U.S. zinc producer Horsehead Corporation, its holding company, and certain other subsidiaries have filed for bankruptcy under Chapter 11, due to a lack of liquidity and a seven-year low in the price of zinc.
“Filing for Chapter 11 protection is the best available option to preserve stakeholder value,” the Pittsburgh-based company’s chief executive Jim Hensler said in a press release. “We intend to emerge with increased financial flexibility and a capital structure that will enable us to invest in growing our business.”
Horsehead is among scores of U.S. energy exploration companies, miners, and metals producers that have been hurt by a commodity price crash blamed on an economic slowdown in China and other formerly fast-growing markets, according to Reuters.
In the last five years, the price of zinc on the spot market has fallen from $2,376 per metric ton to $1,528 per metric ton, according to IndexMundi.

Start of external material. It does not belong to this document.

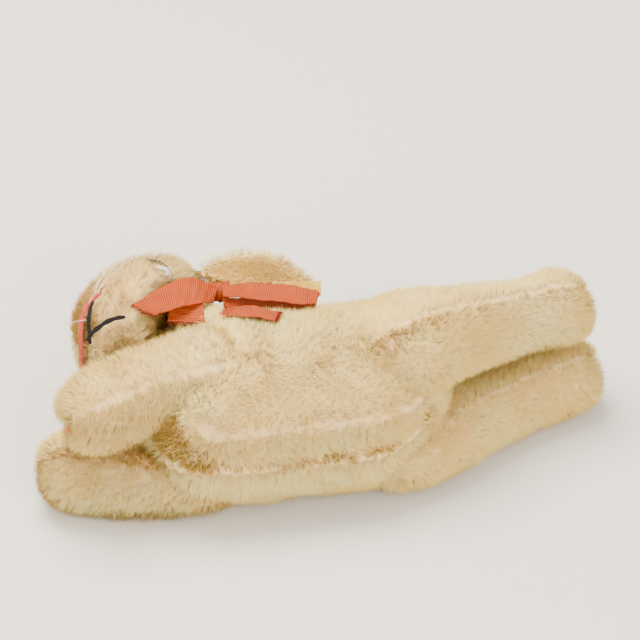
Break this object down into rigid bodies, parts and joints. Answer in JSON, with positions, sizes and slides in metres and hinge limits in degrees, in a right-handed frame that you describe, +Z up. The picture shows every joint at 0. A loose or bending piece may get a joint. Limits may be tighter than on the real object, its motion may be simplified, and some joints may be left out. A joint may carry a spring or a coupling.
{
  "type": "stuffed bunny rabbit",
  "caption": "Mohair plush rabbit lying on its side, with swinging arms and legs, nodding head, hinged ears, neck ribbon, stitched face and a plain swivelling ear tag.",
  "frame": {"origin": "below the middle of the whole toy, on the surface that it lies on", "axes": "+X from the head to the feet, +Y towards the rabbit's back, +Z up, which is the rabbit's left side"},
  "size_m": [0.1845, 0.0876, 0.0563],
  "materials": {
    "mohair": "long cream mohair pile on a woven backing",
    "stuffing": "loose white polyester fibre",
    "ear_lining": "short golden pile",
    "ribbon": "coral grosgrain ribbon, cross ribbed, frayed ends",
    "pink_thread": "coral stranded embroidery thread",
    "black_thread": "black stranded embroidery thread",
    "white_felt": "short white felt",
    "whisker_nylon": "clear nylon thread",
    "tag_cloth": "plain mustard woven tape",
    "rivet_brass": "satin brass rivet"
  },
  "bodies": {
    "torso": {"torso_panel_left": "mohair", "torso_panel_right": "mohair", "belly_panel": "mohair", "torso_stuffing": "stuffing", "neck": "mohair", "ribbon_neck_band": "ribbon", "ribbon_knot": "ribbon", "ribbon_loop_upper": "ribbon", "ribbon_loop_lower": "ribbon", "ribbon_tail_back": "ribbon", "ribbon_tail_cheek": "ribbon", "ribbon_tail_throat": "ribbon"},
    "head": {"head_panel_left": "mohair", "head_panel_right": "mohair", "head_gusset": "mohair", "head_stuffing": "stuffing", "eye_patch_left": "white_felt", "eye_patch_right": "white_felt", "eye_left": "black_thread", "eye_right": "black_thread", "nose_embroidery": "pink_thread", "mouth_embroidery": "black_thread", "whisker_left_1": "whisker_nylon", "whisker_left_2": "whisker_nylon", "whisker_left_3": "whisker_nylon", "whisker_right_1": "whisker_nylon", "whisker_right_2": "whisker_nylon", "whisker_right_3": "whisker_nylon"},
    "ear_left": {"ear_left_back": "mohair", "ear_left_lining": "ear_lining", "tag_rivet": "rivet_brass"},
    "ear_right": {"ear_right_back": "mohair", "ear_right_lining": "ear_lining"},
    "ear_tag": {"ear_tag": "tag_cloth"},
    "tail": {"tail_panel_left": "mohair", "tail_panel_right": "mohair", "tail_stuffing": "stuffing"},
    "arm_left": {"arm_left_back_panel": "mohair", "arm_left_belly_panel": "mohair", "arm_left_stuffing": "stuffing"},
    "arm_right": {"arm_right_back_panel": "mohair", "arm_right_belly_panel": "mohair", "arm_right_stuffing": "stuffing"},
    "leg_left": {"leg_left_back_panel": "mohair", "leg_left_belly_panel": "mohair", "leg_left_stuffing": "stuffing"},
    "leg_right": {"leg_right_back_panel": "mohair", "leg_right_belly_panel": "mohair", "leg_right_stuffing": "stuffing"}
  },
  "joints": [
    {"name": "neck_nod", "type": "hinge", "parent": "torso", "child": "head", "pos_m": [-0.03505, 0.01252, 0.025], "axis": [0, 0, 1], "range_deg": [-3, 15]},
    {"name": "ear_left_swing", "type": "hinge", "parent": "head", "child": "ear_left", "pos_m": [-0.03105, 0.02902, 0.0436], "axis": [0, 0, 1], "range_deg": [0, 75]},
    {"name": "ear_right_swing", "type": "hinge", "parent": "head", "child": "ear_right", "pos_m": [-0.03105, 0.02902, 0.0064], "axis": [0, 0, 1], "range_deg": [0, 75]},
    {"name": "tag_swivel", "type": "hinge", "parent": "ear_left", "child": "ear_tag", "pos_m": [-0.00655, 0.02382, 0.04098], "axis": [0, -0.769, 0.6392], "range_deg": [-25, 40]},
    {"name": "arm_left_swing", "type": "hinge", "parent": "torso", "child": "arm_left", "pos_m": [-0.02805, -0.01847, 0.043], "axis": [0, 0, 1], "range_deg": [-8, 45]},
    {"name": "arm_right_swing", "type": "hinge", "parent": "torso", "child": "arm_right", "pos_m": [-0.03005, -0.02647, 0.0104], "axis": [0, 0, 1], "range_deg": [-8, 45]},
    {"name": "leg_left_swing", "type": "hinge", "parent": "torso", "child": "leg_left", "pos_m": [0.03295, -0.00647, 0.044], "axis": [0, 0, -1], "range_deg": [-8, 45]},
    {"name": "leg_right_swing", "type": "hinge", "parent": "torso", "child": "leg_right", "pos_m": [0.03095, -0.01247, 0.0104], "axis": [0, 0, -1], "range_deg": [-8, 45]},
    {"name": "tail_wag", "type": "hinge", "parent": "torso", "child": "tail", "pos_m": [0.03645, 0.01903, 0.026], "axis": [0, 0, 1], "range_deg": [-15, 15]}
  ]
}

Horsehead last month missed a $1.9 million interest payment on its secured notes due in 2017. The company said it would seek court permission to borrow up to $90 million from holders of the secured notes to pay vendors and suppliers that have either cut off or threatened to cut off the company off due to its dwindling funds.
Horsehead will also submit a reorganization plan to be approved by its lenders and a group of secured noteholders. Its assets were estimated to be worth $1 billion and its liabilities worth $545 million as of Sept. 30.
In the last 52 weeks, the holding company’s stock has fallen from $15.18 per share to less than 10 cents per share.
The company’s largest stockholders are Hotchkis & Wiley Capital Management, Greywolf Capital Management, and Vanguard Group.